The Data Source History API returns historical statistics for previous data source runs. History only returns information about prior crawls for a data source. Use Data Source Jobs or Data Source Status for details on currently running crawls.
Note that some crawlers (such as the lucid.fs crawler) are "stateless", meaning the crawler can not be aware of documents deleted or modified between crawls.
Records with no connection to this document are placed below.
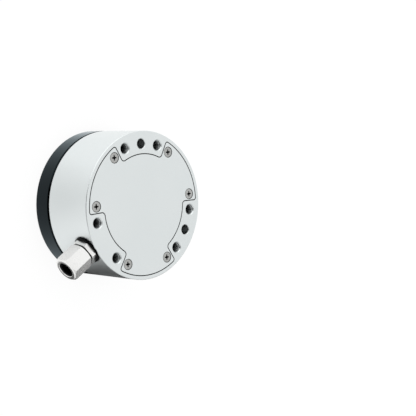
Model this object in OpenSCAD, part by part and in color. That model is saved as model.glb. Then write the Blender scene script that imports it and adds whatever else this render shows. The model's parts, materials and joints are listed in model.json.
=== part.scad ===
/* [Body] */
// Diameter of the sensor body
body_d = 75; // [72:1:90]
// Height of the robot side housing
housing_h = 29.7; // [29:0.1:40]
// Thickness of the tool side flange
flange_h = 10; // [9.5:0.5:14]
// Open gap between the flange and the housing, which lets the flange deflect
float_gap = 0.8; // [0.5:0.1:1.5]
// Chamfer of the housing's robot side edge
housing_chamfer = 0.25; // [0.2:0.05:1.2]
// Chamfer of the flange's edges
flange_chamfer = 0.5; // [0.2:0.1:1]

/* [Robot side face] */
// Number of uncovered lands around the face
lands = 3; // [3:1:3]
// Half angle of a land
land_half_angle = 28.3; // [27:0.1:29.5]
// Distance from the body's edge to a land's inner end
land_reach = 11.3; // [11:0.1:12]
// Corner radius of a land's inner end
land_corner_r = 1.6; // [1:0.1:2.5]
// Width of the rim outside the cover's lobes
rim_w = 1.9; // [1.5:0.1:2.2]
// Corner radius of the cover pocket's lobes
lobe_corner_r = 1.5; // [1:0.1:2.5]
// Distance from the body's edge to the centres of the threaded mounting holes
mount_edge = 6.25; // [5.5:0.05:6.8]
// Angle of each threaded hole to either side of its land's centre
mount_spread = 20; // [18:0.5:21]
// Depth of full thread of the mounting holes
mount_depth = 10; // [8:0.5:11]
// Distance from the body's edge to the centres of the dowel holes
dowel_edge = 6.5; // [5.5:0.1:7.5]
// Depth of the dowel holes
dowel_depth = 6; // [4:0.5:8]

/* [Cover] */
// Thickness of the cover plate
cover_t = 2; // [1.8:0.1:3]
// Groove between the cover plate and its pocket
cover_gap = 0.5; // [0.3:0.05:0.6]
// Thickness of the gasket under the cover plate
gasket_t = 0.5; // [0.3:0.1:1]
// Gap between the gasket and the pocket's wall
gasket_gap = 0.1; // [0.05:0.05:0.4]
// Angle of each cover screw to either side of a land's centre
cover_screw_spread = 35; // [34:0.5:37]
// Distance from the body's edge to the cover screws' centres
cover_screw_edge = 6.5; // [6:0.1:8]
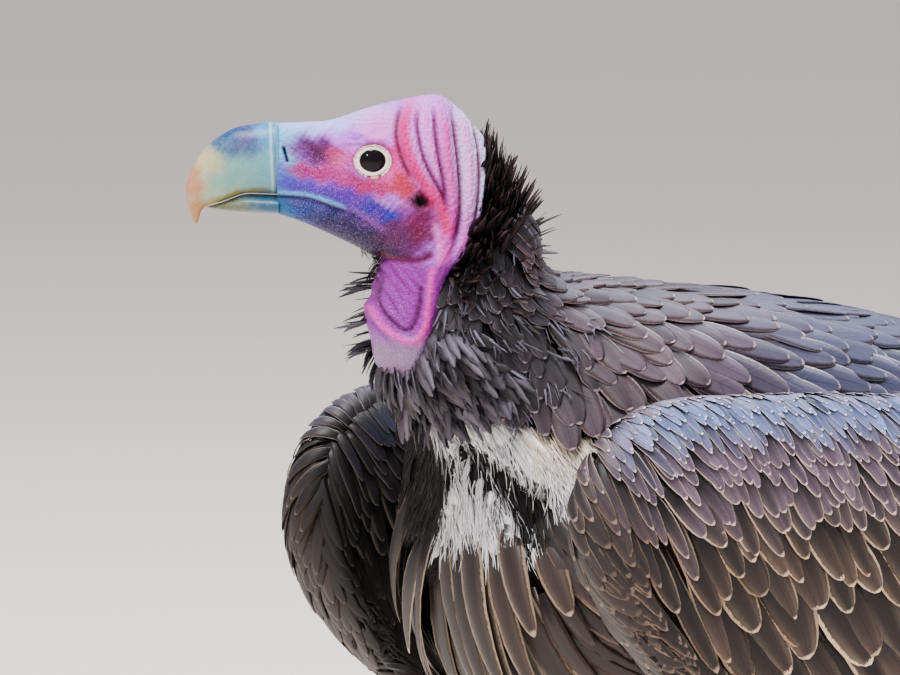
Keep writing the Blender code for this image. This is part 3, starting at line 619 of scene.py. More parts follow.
f, u, covered = (read(skin, title) for title in ("fwd", "high", "coat"))
SKIN_PATCHES = (
    (58, 12, 24, 26, 0, vivid(168, 222, 255), 1.0),  # cere
    (54, -12, 22, 12, 8, vivid(120, 136, 200), 0.9),
    (20, 24, 30, 8, -10, vivid(198, 206, 255), 0.9),
    (-8, 22, 18, 8, 6, vivid(236, 176, 226), 0.7),
    (34, 4, 17, 10, 20, vivid(140, 76, 160), 0.9),  # lores
    (27, 4, 15, 7.5, 18, vivid(84, 22, 72), 0.95),
    (15, 0, 11, 8, 0, vivid(216, 124, 160), 0.7),
    (34, -8, 14, 5, 8, vivid(190, 30, 140), 0.95),
    (14, -12, 17, 6, 22, vivid(200, 40, 144), 0.9),
    (-8, -13, 19, 8, -8, vivid(196, 2, 122), 0.95),  # under and behind the eye
    (-32, 5, 20, 34, 0, vivid(240, 184, 246), 0.75),
    (-17, 0, 7, 13, 0, vivid(248, 106, 180), 0.9),
    (-21, -14, 9, 9, 0, vivid(214, 24, 92), 0.90),
    (30, -19, 24, 6, 14, vivid(104, 84, 184), 0.9),  # the violet band over the gape
    (10, -23, 17, 7, 24, vivid(112, 74, 176), 0.9),
    (-6, -30, 13, 7, 30, vivid(84, 60, 168), 0.9),
    (34, -34, 32, 13, 12, vivid(74, 100, 160), 1.0),  # lower jaw
    (12, -44, 28, 14, 20, vivid(30, 36, 80), 1.0),
    (-6, -53, 20, 12, 10, vivid(22, 20, 62), 1.0),
    (-20, -43, 15, 13, 0, vivid(92, 22, 84), 0.95),  # cheek
    (-30, -38, 9, 11, 0, vivid(120, 30, 80), 0.85),
    (-13, -31, 5.5, 4.5, 0, vivid(80, 96, 200), 0.9),
    (-22, -30, 5, 4, 0, vivid(140, 66, 150), 0.6),
    (EAR[0] + 1, EAR[1] - 4, 9, 13, 0, vivid(120, 50, 96), 0.65),
    (EAR[0] - 1, EAR[1], 6.5, 8, 0, vivid(150, 46, 96), 0.8),
    (60, -31, 15, 13, 0, vivid(92, 134, 168), 0.85),
    (EAR[0] + 1, EAR[1], 5.0, 6.2, 0, vivid(70, 16, 50), 0.9),
    # the black middle is painted shade inside the ear's hollow
    (EAR[0], EAR[1], 3.2, 4.2, 0, rgb(14, 5, 10), 1.0),
)
look = blobs(f, u, vivid(210, 160, 240), SKIN_PATCHES)


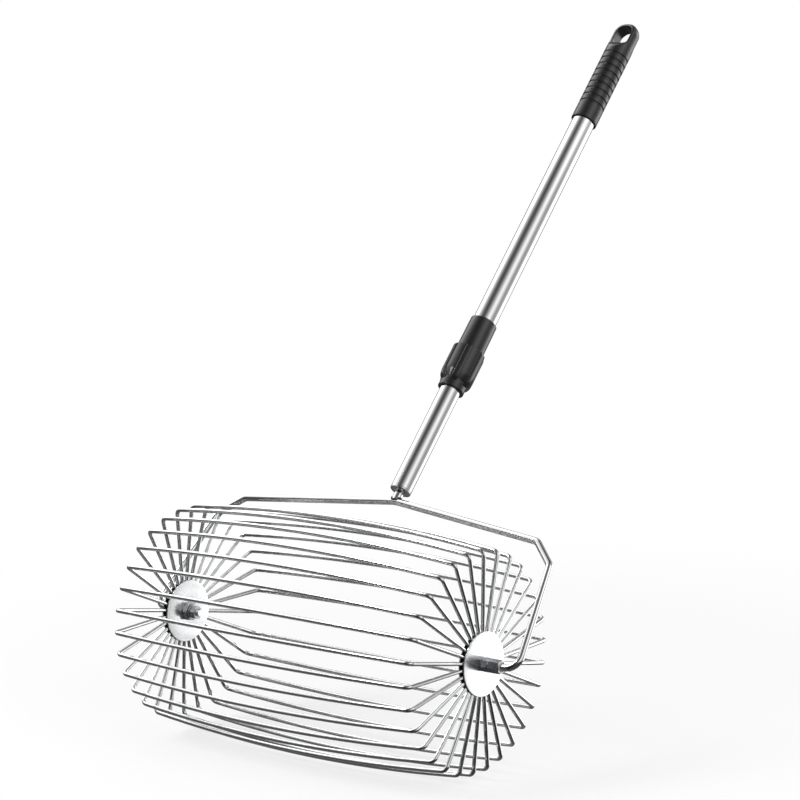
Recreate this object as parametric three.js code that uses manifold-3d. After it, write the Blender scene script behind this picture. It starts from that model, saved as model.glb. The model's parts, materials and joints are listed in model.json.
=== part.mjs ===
// A tennis ball picker: a cage of bowed wires that rolls on two hubs, carried by a bent rod yoke
// on a telescopic handle with a twist lock.
// Millimetres. The cage rolls about the X axis, Z is up, and the handle leans towards +Y.

import * as THREE from 'three';
import { mergeVertices } from 'three/addons/utils/BufferGeometryUtils.js';
import Module from 'manifold-3d';

const wasm = await Module();
wasm.setup();

// Fits shared by all pieces
const seatGap = 0.3;          // between two pieces that rest on each other
const runningGap = 0.35;      // round a shaft or tube that turns or slides in a bore
const edgeBreak = 0.5;        // chamfer on the rims of turned and pressed pieces
const overrun = 3;            // how far a cutting solid passes through what it cuts

// Cage wires
const wireCount = 30;
const wireDiameter = 5.8;
const cageHalfLength = 258.4; // from the middle to the corner of a wire's centre line
const cageEndRadius = 150;    // axis to the corner of a wire's centre line
const cageBow = 14.2;         // how far a wire bows out at mid-length
const wireBendRadius = 8;
const wireTailRadius = 30.4;  // axis to the inner end of a wire
const wireKickout = 3;        // straight length of a wire past the plates' rim

// Hubs, one at each end
const hubStandout = 9.2;      // corner of a wire to the outer plate's outer face
const plateRadius = 43.7;
const plateThickness = 1.5;
const spacerRadius = 26;
const bossAcrossFlats = 17;
const bossLength = 28.5;
const bossTurn = THREE.MathUtils.degToRad(39);
const shankWall = 1;
const bushWall = 0.9;
const hubNutAcrossFlats = 24;
const hubNutThickness = 7;
const nutChamferAngle = THREE.MathUtils.degToRad(30);
const nutFaceShare = 0.97;    // of the width across flats, the round face that the chamfer leaves
const axleWasherRadius = 10.5;
const axleWasherThickness = 1.7;
const axleNutAcrossFlats = 17;
const axleNutThickness = 8.5;
const axleTip = 4;            // rod that stands out past its nut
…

In crawl statistics, this can mean that deleted or updated documents are not counted as such, or that adding the total number of "new" documents in two different crawls does not equal the number of documents in the index.
API Entry Points
/api/collections/name/datasources/id/history: Get statistics for the last 50 runs of the given data source.
Get Data Source History
GET /api/collections/collection/datasources/id/history
Input
Path Parameters
Enter path parameters.
| Key | Description |
|---|---|
| collection | The collection name. |
| id | The data source ID. |
Query Parameters
None
Output
Output Content
| Key | Type | Description |
|---|---|---|
| id | integer | The ID of the datasource. |
| crawl_started | date string | When the crawl began. |
| crawl_stopped | date string | When the crawl finished. |
| crawl_state | string | The current state of the crawl (RUNNING, FINISHED, or STOPPED). |
| num_unchanged | 32-bit integer | The number of documents found that were not modified and did not need to be indexed. |
| num_deleted | 32-bit integer | The number of documents that were removed from the index because they were no longer found in the source. |
| num_new | 32-bit integer | The number of new documents that were found in the source and added to the index. |
| num_updated | 32-bit integer | The number of existing documents that were found in the source and updated in the index because they were modified since the last time they were indexed. |
| num_failed | 32-bit integer | The number of documents from which the crawler failed to extract text. |
| num_total | 32-bit integer | The total number of documents found. |
| batch_job | boolean | If false, documents found will be indexed after crawling. |
| job_id | integer | The ID of the job. |
Examples
Input
curl 'http://localhost:8888/api/collections/myCollection/datasources/8/history'
Output
[
{
"id": 2,
"crawl_started": "2011-03-17T22:16:46+0000",
"num_unchanged": 0,
"crawl_state" : "FINISHED",
"crawl_stopped": "2011-03-17T22:16:51+0000",
"job_id": "2",
"num_updated": 0 ,
"num_new": 6,
"num_failed": 0,
"num_deleted": 0,
"num_total":6,
"batch_job":false,
"job_id":3
},
{
"id": 2,
"crawl_started": "2011-03-18T03: 25:04+0000",
"num_unchanged": 0,
"crawl_state": "FINISHED",
"crawl_stopped": "2011-03-18T 03:25:12+0000",
"job_id": "2",
"num_updated": 0,
"num_new": 6,
"num_failed": 0,
"num_deleted": 0,
"num_total: 6,
"batch_job":false,
"job_id":2
}
]